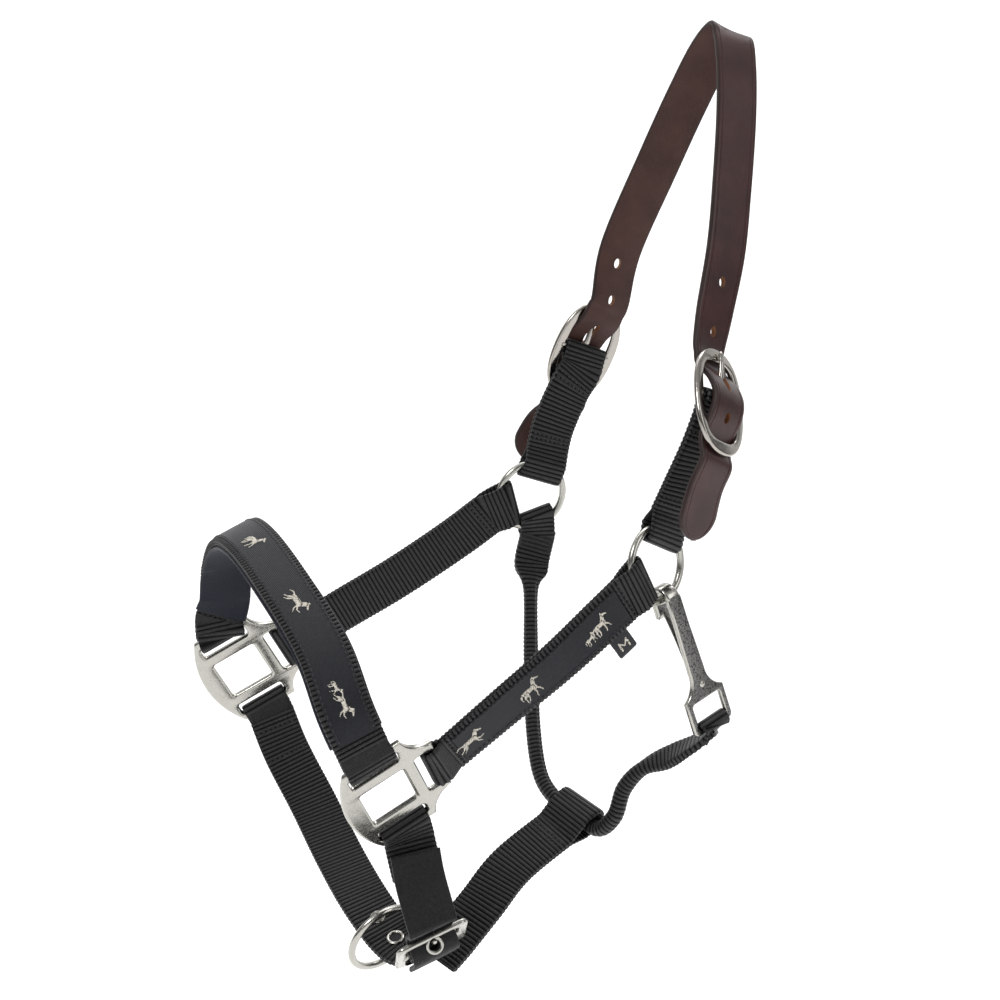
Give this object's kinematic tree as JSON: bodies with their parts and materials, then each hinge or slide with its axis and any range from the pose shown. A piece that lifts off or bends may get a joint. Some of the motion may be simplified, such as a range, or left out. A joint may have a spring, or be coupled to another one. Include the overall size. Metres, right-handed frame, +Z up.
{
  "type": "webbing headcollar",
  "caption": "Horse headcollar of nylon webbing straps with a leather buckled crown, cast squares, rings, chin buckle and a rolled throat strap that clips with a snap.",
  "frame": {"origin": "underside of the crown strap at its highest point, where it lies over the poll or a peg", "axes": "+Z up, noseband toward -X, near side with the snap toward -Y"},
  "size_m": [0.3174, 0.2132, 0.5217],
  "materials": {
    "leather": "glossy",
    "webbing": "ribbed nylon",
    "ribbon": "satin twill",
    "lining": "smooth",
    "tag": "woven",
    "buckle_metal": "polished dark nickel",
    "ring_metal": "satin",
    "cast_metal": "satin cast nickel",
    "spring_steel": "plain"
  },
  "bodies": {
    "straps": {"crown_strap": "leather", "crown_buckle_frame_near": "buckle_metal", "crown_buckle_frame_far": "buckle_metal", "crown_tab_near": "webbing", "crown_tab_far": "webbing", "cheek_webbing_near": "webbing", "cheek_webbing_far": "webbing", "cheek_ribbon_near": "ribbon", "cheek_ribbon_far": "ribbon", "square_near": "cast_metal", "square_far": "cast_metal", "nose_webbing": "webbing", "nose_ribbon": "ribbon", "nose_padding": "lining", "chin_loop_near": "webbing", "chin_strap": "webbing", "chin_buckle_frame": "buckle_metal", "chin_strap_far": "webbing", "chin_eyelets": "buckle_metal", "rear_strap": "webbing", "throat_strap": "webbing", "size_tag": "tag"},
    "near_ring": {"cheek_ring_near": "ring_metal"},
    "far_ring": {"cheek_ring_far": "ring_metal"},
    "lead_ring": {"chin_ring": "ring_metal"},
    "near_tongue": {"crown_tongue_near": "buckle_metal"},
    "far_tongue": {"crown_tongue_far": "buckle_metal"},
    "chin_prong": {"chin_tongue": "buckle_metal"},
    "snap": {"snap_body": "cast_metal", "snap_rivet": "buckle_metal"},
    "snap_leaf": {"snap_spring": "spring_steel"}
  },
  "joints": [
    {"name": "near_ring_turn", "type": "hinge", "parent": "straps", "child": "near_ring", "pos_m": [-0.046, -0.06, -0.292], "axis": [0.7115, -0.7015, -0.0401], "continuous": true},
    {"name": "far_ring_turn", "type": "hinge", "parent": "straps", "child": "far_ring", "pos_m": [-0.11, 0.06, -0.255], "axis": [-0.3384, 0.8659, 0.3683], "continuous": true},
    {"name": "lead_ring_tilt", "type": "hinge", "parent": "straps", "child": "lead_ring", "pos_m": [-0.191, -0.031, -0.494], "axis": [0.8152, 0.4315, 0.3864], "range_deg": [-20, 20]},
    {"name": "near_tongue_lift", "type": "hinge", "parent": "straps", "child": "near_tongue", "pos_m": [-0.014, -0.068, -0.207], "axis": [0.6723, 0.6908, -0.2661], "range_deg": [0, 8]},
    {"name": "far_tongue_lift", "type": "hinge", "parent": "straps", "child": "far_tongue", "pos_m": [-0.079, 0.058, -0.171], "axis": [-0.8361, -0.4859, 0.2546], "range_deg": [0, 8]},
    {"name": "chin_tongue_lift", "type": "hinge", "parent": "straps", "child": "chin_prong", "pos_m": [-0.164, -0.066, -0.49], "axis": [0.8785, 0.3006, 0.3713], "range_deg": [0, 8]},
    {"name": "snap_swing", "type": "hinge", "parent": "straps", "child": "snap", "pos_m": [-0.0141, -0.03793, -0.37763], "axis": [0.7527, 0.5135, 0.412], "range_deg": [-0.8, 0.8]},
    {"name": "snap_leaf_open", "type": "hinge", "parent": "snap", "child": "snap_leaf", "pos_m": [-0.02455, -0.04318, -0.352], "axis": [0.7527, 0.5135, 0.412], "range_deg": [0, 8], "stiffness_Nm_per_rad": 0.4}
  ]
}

* _PROBLEM STATEMENT_: Return the material exactly as it stands.

* _SOLUTION FOR THIS TASK_:
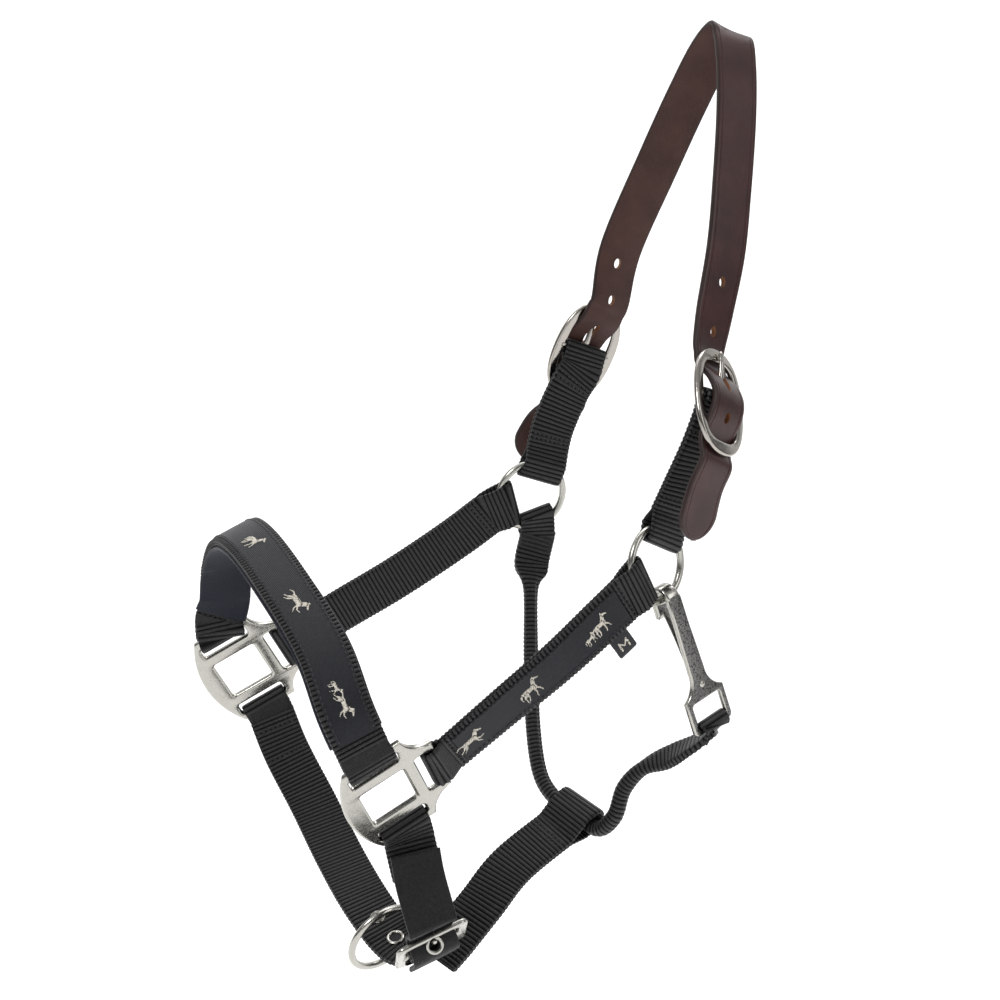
Give this object's kinematic tree as JSON: bodies with their parts and materials, then each hinge or slide with its axis and any range from the pose shown. A piece that lifts off or bends may get a joint. Some of the motion may be simplified, such as a range, or left out. A joint may have a spring, or be coupled to another one. Include the overall size. Metres, right-handed frame, +Z up.
{
  "type": "webbing headcollar",
  "caption": "Horse headcollar of nylon webbing straps with a leather buckled crown, cast squares, rings, chin buckle and a rolled throat strap that clips with a snap.",
  "frame": {"origin": "underside of the crown strap at its highest point, where it lies over the poll or a peg", "axes": "+Z up, noseband toward -X, near side with the snap toward -Y"},
  "size_m": [0.3174, 0.2132, 0.5217],
  "materials": {
    "leather": "glossy",
    "webbing": "ribbed nylon",
    "ribbon": "satin twill",
    "lining": "smooth",
    "tag": "woven",
    "buckle_metal": "polished dark nickel",
    "ring_metal": "satin",
    "cast_metal": "satin cast nickel",
    "spring_steel": "plain"
  },
  "bodies": {
    "straps": {"crown_strap": "leather", "crown_buckle_frame_near": "buckle_metal", "crown_buckle_frame_far": "buckle_metal", "crown_tab_near": "webbing", "crown_tab_far": "webbing", "cheek_webbing_near": "webbing", "cheek_webbing_far": "webbing", "cheek_ribbon_near": "ribbon", "cheek_ribbon_far": "ribbon", "square_near": "cast_metal", "square_far": "cast_metal", "nose_webbing": "webbing", "nose_ribbon": "ribbon", "nose_padding": "lining", "chin_loop_near": "webbing", "chin_strap": "webbing", "chin_buckle_frame": "buckle_metal", "chin_strap_far": "webbing", "chin_eyelets": "buckle_metal", "rear_strap": "webbing", "throat_strap": "webbing", "size_tag": "tag"},
    "near_ring": {"cheek_ring_near": "ring_metal"},
    "far_ring": {"cheek_ring_far": "ring_metal"},
    "lead_ring": {"chin_ring": "ring_metal"},
    "near_tongue": {"crown_tongue_near": "buckle_metal"},
    "far_tongue": {"crown_tongue_far": "buckle_metal"},
    "chin_prong": {"chin_tongue": "buckle_metal"},
    "snap": {"snap_body": "cast_metal", "snap_rivet": "buckle_metal"},
    "snap_leaf": {"snap_spring": "spring_steel"}
  },
  "joints": [
    {"name": "near_ring_turn", "type": "hinge", "parent": "straps", "child": "near_ring", "pos_m": [-0.046, -0.06, -0.292], "axis": [0.7115, -0.7015, -0.0401], "continuous": true},
    {"name": "far_ring_turn", "type": "hinge", "parent": "straps", "child": "far_ring", "pos_m": [-0.11, 0.06, -0.255], "axis": [-0.3384, 0.8659, 0.3683], "continuous": true},
    {"name": "lead_ring_tilt", "type": "hinge", "parent": "straps", "child": "lead_ring", "pos_m": [-0.191, -0.031, -0.494], "axis": [0.8152, 0.4315, 0.3864], "range_deg": [-20, 20]},
    {"name": "near_tongue_lift", "type": "hinge", "parent": "straps", "child": "near_tongue", "pos_m": [-0.014, -0.068, -0.207], "axis": [0.6723, 0.6908, -0.2661], "range_deg": [0, 8]},
    {"name": "far_tongue_lift", "type": "hinge", "parent": "straps", "child": "far_tongue", "pos_m": [-0.079, 0.058, -0.171], "axis": [-0.8361, -0.4859, 0.2546], "range_deg": [0, 8]},
    {"name": "chin_tongue_lift", "type": "hinge", "parent": "straps", "child": "chin_prong", "pos_m": [-0.164, -0.066, -0.49], "axis": [0.8785, 0.3006, 0.3713], "range_deg": [0, 8]},
    {"name": "snap_swing", "type": "hinge", "parent": "straps", "child": "snap", "pos_m": [-0.0141, -0.03793, -0.37763], "axis": [0.7527, 0.5135, 0.412], "range_deg": [-0.8, 0.8]},
    {"name": "snap_leaf_open", "type": "hinge", "parent": "snap", "child": "snap_leaf", "pos_m": [-0.02455, -0.04318, -0.352], "axis": [0.7527, 0.5135, 0.412], "range_deg": [0, 8], "stiffness_Nm_per_rad": 0.4}
  ]
}